At this point I am reminded of a series of conversations that I had with another renegade quantum physicist – F David Peat – when I was fortunate enough to spend a short period as a scholar-in-residence at his Pari Institute for New Learning a few years ago. David Peat was a collaborator with David Bohm, an extraordinary thinker who similarly was pushed through his understanding of quantum theory towards the development of a theory of enfolded developmental systems (his classic text is ‘Wholeness and the Implicate Order). Amongst other things, Bohm developed the thesis that many of the apparent paradoxes of quantum theory (such as wave/particle duality, and the apparent effect of the observer on quantum events) were more epistemological than ontological. Specifically, he argued that the processes that could be well described in mathematics (a much more process based ‘language’), were incomprehensible when described in our noun-based language which endlessly divides the world up into subjects and objects. He speculated that if only we could create a verb-based language which might be better equipped to engage with a world of mutually implicated processes of observation and performance, then many of the paradoxes of quantum theory might take on a different appearance. He called his imagined language the rheomode (Greek: flowing mode). In a seminar one time with Bohm and Peat, a student whose family were from the Blackfoot Nation suggested that their language might be of interest, as it was indeed largely verb based. Bohm died before he could explore this line of enquiry, but Peat took it up, and his engagement with Native American cosmologies produced amongst other things his book ‘Blackfoot Physics: A Journey into the Native American Universe’, and when I was working with him we spent some time talking about this. Of course, he showed to a Western academic audience that there was a sophisticated, rigorous and coherent cosmology here (this was the 1980s remember!), which indeed was more of a rheomode. More importantly for this discussion, he told me a series of stories about how some of the Blackfoot language had been recovered or regrown, through a mindful embodied engagement with various socio-spatio-ecological practices.. in particular building things and moving through landscapes… there are surely lessons in this case study for what an Atacamenian Physics might be?

I want to close these thoughts with a return to Bateson and the idea of an ecological aesthetic and the reformation of science that he called for. Bateson claimed to have trained his sensorium and widened his field of perception, through both rigorous and sensitive observation methods, and his students have supported all kinds of socio-participatory scientific projects (such as observing changes in ones own environment). For Bateson the incorporation of multiple perspectives was key to any ecological aesthetic, as an ecological aesthetic requires an abduction of affordances and empathic relation to the higher order patterns that connect multiple perspectives.
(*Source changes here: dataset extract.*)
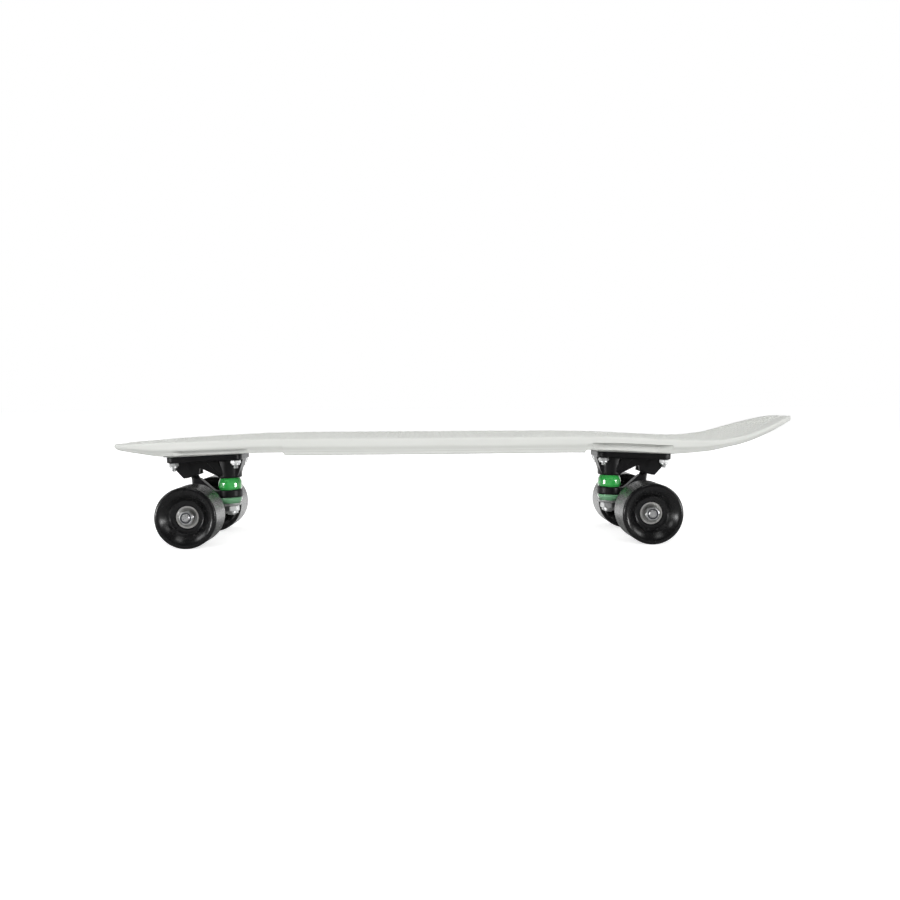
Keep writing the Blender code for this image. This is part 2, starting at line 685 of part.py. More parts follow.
def bottom_washer_mesh():
    # Cup washer: a flat ring with its edge turned up round the bushing.
    bore = KINGPIN_RADIUS + GAP
    profile = [(0.0110, 0.0048), (0.0099, 0.0022), (bore, 0.0022), (bore, 0.0036), (0.0096, 0.0036),
               (0.0104, 0.0048)]
    return turned_mesh("bottom_washer", profile, 14, closed=True)


def axle_mesh():
    tip = AXLE_RADIUS - 0.0008
    mesh = turned_mesh("axle", [
        (0, AXLE_END), (tip, AXLE_END), (AXLE_RADIUS, AXLE_END - 0.0008), (AXLE_RADIUS, 0.0008 - AXLE_END),
        (tip, -AXLE_END), (0, -AXLE_END)], 12)
    mesh.transform(Matrix.Rotation(-math.pi / 2, 4, "X"))
    return mesh


# Wheels: turned about their own axle line, outer face towards local +Z

def wheel_mesh():
    # The tread's flats, not its corners, lie at the wheel's radius, so the board stands on four of them.
    tread = WHEEL_RADIUS / math.cos(math.pi / WHEEL_SIDES)
    half = WHEEL_WIDTH / 2
    bore = BEARING_RADIUS + GAP
    seat = BEARING_SPACER / 2 + BEARING_WIDTH
    ledge = 0.0088
    face = [
        (tread, 0.0198), (0.0291, 0.0219), (0.0268, half), (0.0165, 0.0137), (bore, seat + 0.0007),
        (bore, BEARING_SPACER / 2 - GAP), (ledge, BEARING_SPACER / 2 - GAP),
    ]
    outer = face[::-1]
    inner = [(radius, -height) for radius, height in face]
    return turned_mesh("wheel", outer + inner, WHEEL_SIDES, closed=True)


def bearing_mesh():
    # Outer ring with its two shields, as one ring: the balls and cage are sealed inside.
    half = BEARING_WIDTH / 2
    shield = half - 0.0004
    profile = [
        (BEARING_RADIUS, half), (BEARING_RADIUS, -half), (0.0095, -half), (SHIELD_RADIUS, -shield),
        (SHIELD_RADIUS, shield), (0.0095, half),
    ]
    return turned_mesh("bearing", profile, 12, closed=True)


def spacer_stack_mesh():
    # Washer, inner ring, spacer, inner ring and washer, clamped end to end on the axle.
    bore = AXLE_RADIUS + GAP
    ring_outer = BEARING_SPACER / 2 + BEARING_WIDTH + GAP
    end = ring_outer - GAP + WASHER_THICKNESS
    ring = INNER_RING_RADIUS
    washer = 0.0064
    profile = [
        (washer, end), (washer, ring_outer), (ring, ring_outer), (ring, -ring_outer), (washer, -ring_outer),
        (washer, GAP - end), (bore, GAP - end), (bore, end),
    ]
    return turned_mesh("spacer_stack", profile, 12, closed=True)


def bolt_mesh():
    # Countersunk deck bolt, its head's face at height 0.
    return turned_mesh("deck_bolt", [
        (0, GAP - BOLT_RECESS), (BOLT_HEAD_RADIUS, -BOLT_RECESS),
        (BOLT_RADIUS, -BOLT_HEAD_HEIGHT - BOLT_RECESS), (BOLT_RADIUS, -BOLT_LENGTH), (0, -BOLT_LENGTH)], 8)


def build_truck(name, front, shared):
    frame = add_empty(name + "_truck", None, (0, 0, 0))
    frame.matrix_world = truck_matrix(front)
    fixed = [
        ("baseplate", shared["baseplate"], black_metal), ("kingpin", shared["kingpin"], zinc),
        ("top_washer", shared["top_washer"], zinc), ("top_bushing", shared["top_bushing"], green_urethane),
        ("bottom_bushing", shared["bottom_bushing"], pale_urethane),
        ("bottom_washer", shared["bottom_washer"], zinc),
    ]
    on_kingpin = {"top_washer", "top_bushing", "bottom_bushing", "bottom_washer", "kingpin"}
    for piece, mesh, material in fixed:
        place = (KINGPIN_X, 0, 0) if piece in on_kingpin else (0, 0, 0)
        add_object(f"{name}_{piece}", mesh, material, frame, place)
    add_object(f"{name}_kingpin_nut", shared["kingpin_nut"], zinc, frame, (KINGPIN_X, 0, 0.0019),
               (math.pi, 0, 0))
    add_object(f"{name}_pivot_cup", shared["pivot_cup"], black_plastic, frame,
               (PIVOT_BALL[0], 0, PIVOT_BALL[1]), (0, -PIVOT_LEAN, 0))
    for number, (x, y, top) in enumerate(bolt_places(front), 1):
        add_object(f"{name}_deck_bolt_{number}", shared["bolt"], zinc, frame, (x, y, top))
        nut_top = TRUCK_HEIGHT - 2 * GAP - PLATE_THICKNESS
        nut_place = (x, y, nut_top)
        add_object(f"{name}_deck_nut_{number}", shared["nut"], zinc, frame, nut_place, (math.pi, 0, 0))

    # The steering pivot: everything on it swings about the line from the pivot ball to the ring's middle.
    steer = add_empty(name + "_steer_axis", frame, (RING_CENTRE[0], 0, RING_CENTRE[1]))
    back = (-RING_CENTRE[0], 0, -RING_CENTRE[1])
    add_object(f"{name}_hanger", shared["hanger"], black_metal, steer, back)
    add_object(f"{name}_axle", shared["axle"], steel, steer, back)
    for side, sign in (("left", 1), ("right", -1)):
        local_sign = -sign if front else sign
        corner = f"{name}_{side}"
        outward = (-math.pi / 2 * local_sign, 0, 0)
        hub = (back[0], local_sign * WHEEL_CENTRE, back[2])
        add_object(f"{corner}_spacer_stack", shared["spacer_stack"], steel, steer, hub, outward)
        nut_place = (back[0], local_sign * (STACK_END + GAP), back[2])
        add_object(f"{corner}_axle_nut", shared["axle_nut"], zinc, steer, nut_place, outward)
        spin = add_empty(f"{corner}_spin_axis", steer, hub)
        add_object(f"{corner}_wheel", shared["wheel"], black_urethane, spin, (0, 0, 0), outward)
        offset = (BEARING_SPACER + BEARING_WIDTH) / 2
        for place, direction in (("outer", 1), ("inner", -1)):
            add_object(f"{corner}_{place}_bearing", shared["bearing"], bearing_steel, spin,
                       (0, direction * local_sign * offset, 0), outward)


def build_board():
    build_deck()
    shared = {
        "baseplate": baseplate_mesh(), "hanger": hanger_mesh(), "pivot_cup": pivot_cup_mesh(),
        "kingpin": kingpin_mesh(), "axle": axle_mesh(),
        "top_bushing": top_bushing_mesh(), "bottom_bushing": bottom_bushing_mesh(),
        "top_washer": top_washer_mesh(), "bottom_washer": bottom_washer_mesh(),
        "wheel": wheel_mesh(), "bearing": bearing_mesh(), "spacer_stack": spacer_stack_mesh(),
        "bolt": bolt_mesh(),
        "nut": hex_nut_mesh("deck_nut", NUT_ACROSS, NUT_HEIGHT, 0.0041, 0.0016, BOLT_RADIUS + GAP),
        "axle_nut": hex_nut_mesh("axle_nut", 0.0127, 0.0062, 0.0056, 0.0018, AXLE_RADIUS + GAP),
        "kingpin_nut": hex_nut_mesh("kingpin_nut", KINGPIN_ACROSS, 0.0080, 0.0064, 0.0022,
                                    KINGPIN_RADIUS + GAP),
    }
    build_truck("front", True, shared)
    build_truck("rear", False, shared)


clear_scene()
parts = new_collection("cruiser_skateboard")
cutters = new_collection("cutters")
white_plastic = paint("white_deck_plastic", (0.74, 0.75, 0.72), 0.42)
black_metal = paint("black_painted_metal", (0.012, 0.012, 0.013), 0.38, 0.0)
black_urethane = paint("black_wheel_urethane", (0.014, 0.014, 0.015), 0.22)
black_plastic = paint("black_pivot_plastic", (0.02, 0.02, 0.02), 0.5)
green_urethane = paint("green_bushing_urethane", (0.03, 0.36, 0.07), 0.25)
pale_urethane = paint("pale_green_bushing_urethane", (0.20, 0.50, 0.26), 0.25)
zinc = paint("zinc_plated_steel", (0.62, 0.63, 0.64), 0.28, 1.0)
steel = paint("plain_steel", (0.55, 0.55, 0.56), 0.32, 1.0)
bearing_steel = paint("bearing_shield_steel", (0.60, 0.59, 0.57), 0.35, 1.0)
build_board()
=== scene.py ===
# Cruiser skateboard: the looks of every piece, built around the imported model.
# Metres, in the board's own frame: +X to the nose, +Y to the rider's left, +Z up, wheels on Z = 0.
import math

import bmesh
import bpy
from mathutils import Matrix, Vector


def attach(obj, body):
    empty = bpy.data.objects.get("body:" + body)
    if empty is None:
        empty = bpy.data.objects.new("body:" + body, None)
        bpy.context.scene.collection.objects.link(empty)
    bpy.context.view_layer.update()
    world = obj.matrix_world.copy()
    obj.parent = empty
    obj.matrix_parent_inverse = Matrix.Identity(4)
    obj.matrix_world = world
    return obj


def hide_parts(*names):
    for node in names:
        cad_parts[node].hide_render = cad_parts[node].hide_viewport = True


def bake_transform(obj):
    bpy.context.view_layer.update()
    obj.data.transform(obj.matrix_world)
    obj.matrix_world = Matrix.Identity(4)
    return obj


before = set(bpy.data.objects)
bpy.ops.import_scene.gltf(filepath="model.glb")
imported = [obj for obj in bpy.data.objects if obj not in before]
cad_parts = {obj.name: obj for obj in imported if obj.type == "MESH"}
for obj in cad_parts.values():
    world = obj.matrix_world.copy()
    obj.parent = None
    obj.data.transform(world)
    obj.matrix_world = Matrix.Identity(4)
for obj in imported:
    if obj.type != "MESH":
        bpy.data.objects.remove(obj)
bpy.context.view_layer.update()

tau = 2 * math.pi
gap = 0.0003  # clearance between pieces that touch
roundingShare = 0.48  # the most of a straight run that one rounded corner takes
ends = ("front", "rear")
sides = {"left": 1, "right": -1}


# Outlines and profiles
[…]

And on that note I will leave you with two quotes, two perspectives, which seem relevant to thinking about the situation and possibilities here in the Atacama, even whilst remembering that something much bigger than the Atacama is at stake here. The abstractions of modern science and technology are not just affecting the First Nations… these effects of our epistemological error are creating a pathologically schizophrenic planet, and is damaging the eco-mental systems within which our and other species beings and becomings unfold… the project of an ecological aesthetic involves us all.
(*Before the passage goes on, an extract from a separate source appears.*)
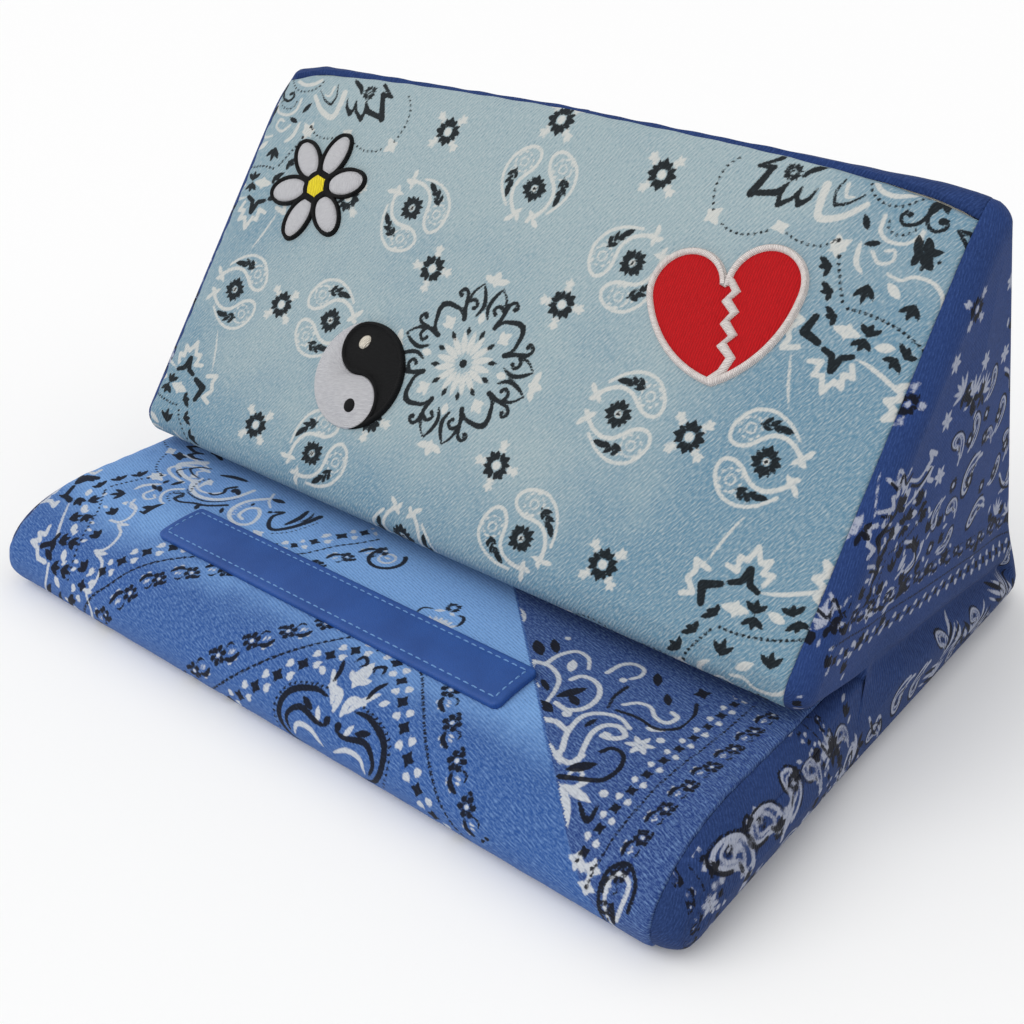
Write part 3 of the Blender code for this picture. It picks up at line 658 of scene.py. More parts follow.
def press(layers, where, shapes):
    """Add a dark and a pale shape, each worked out at the chosen places only, to the two ink layers."""
    for layer, shape in zip(layers, shapes):
        layer[where] = np.minimum(layer[where], shape)


def stamp(layers, x, y, drawing, centre=(0, 0), turn=0.0, radius=None):
    """Press a drawing on the cloth at a centre, turned anticlockwise, within a radius of it."""
    cosine, sine = math.cos(turn), math.sin(turn)
    dx, dy = x - centre[0], y - centre[1]
    near = np.ones(x.shape, bool) if radius is None else np.hypot(dx, dy) < radius
    press(layers, near, drawing(dx[near] * cosine + dy[near] * sine, dy[near] * cosine - dx[near] * sine))


def bandana(x, y):
    """The bandana square's print round its centre: everything is mirrored across both axes."""
    layers = np.full(x.shape, 9.0), np.full(x.shape, 9.0)
    a, b = np.abs(x), np.abs(y)
    stamp(layers, a, b, medallion, radius=37)
    for centre in ((46.6, 79), (91.8, 0), (80.4, 46.4), (0, 90)):
        stamp(layers, a, b, turned_floret, centre, radius=12)
    stamp(layers, a, b, plain_floret, (29, 29), radius=12)
    for centre, turn in (((0, 65.4), 0), ((48.8, 48.5), 135), ((65.2, 0), -90), ((118.6, 0), 90)):
        stamp(layers, a, b, paisley_pair, centre, math.radians(turn), 22)
    far = (a > 62) & (a + 0.6 * b > 100)
    press(layers, far, corner_ornament(a[far], b[far]))
    return layers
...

‘You decide that that you want to get rid of the by-products of human life and that Lake Erie will be a good place to put them. You forget that the eco-mental system called Lake Erie is a part of your wider eco-mental system – and that if Lake Erie is driven insane, its insanity is incorporated in the larger system of your thought and experience.’

Gregory Bateson

‘for Marxists, there can be no going back, as many ecologists seem to propose, to an unmediated relation to nature (or a world built solely on face to face relations), to a pre-capitalist and communitarian world of non-scientific understandings with limited divisions of labour. The only path is to seek political, cultural and intellectual means that ‘go beyond’… The emancipatory potential of modern society, founded on alienation, must continue to be explored. But this cannot be, as it so often is, an end in itself, for that is to treat alienation as the end point, the goal. The ecologists’ and the early Marx’s concern to recuperate ‘in higher form’ the alienation from nature (as well as from others) that modern day capitalism instantiates must be a fundamental goal of any eco-socialist project. The idea of ‘re-enchantment’ with the sensuous world through a more sensitive science, more sensitive social relations and material practices, through meaningful labour processes, provides a better language than that of alienation with all of its essentialist overtones.’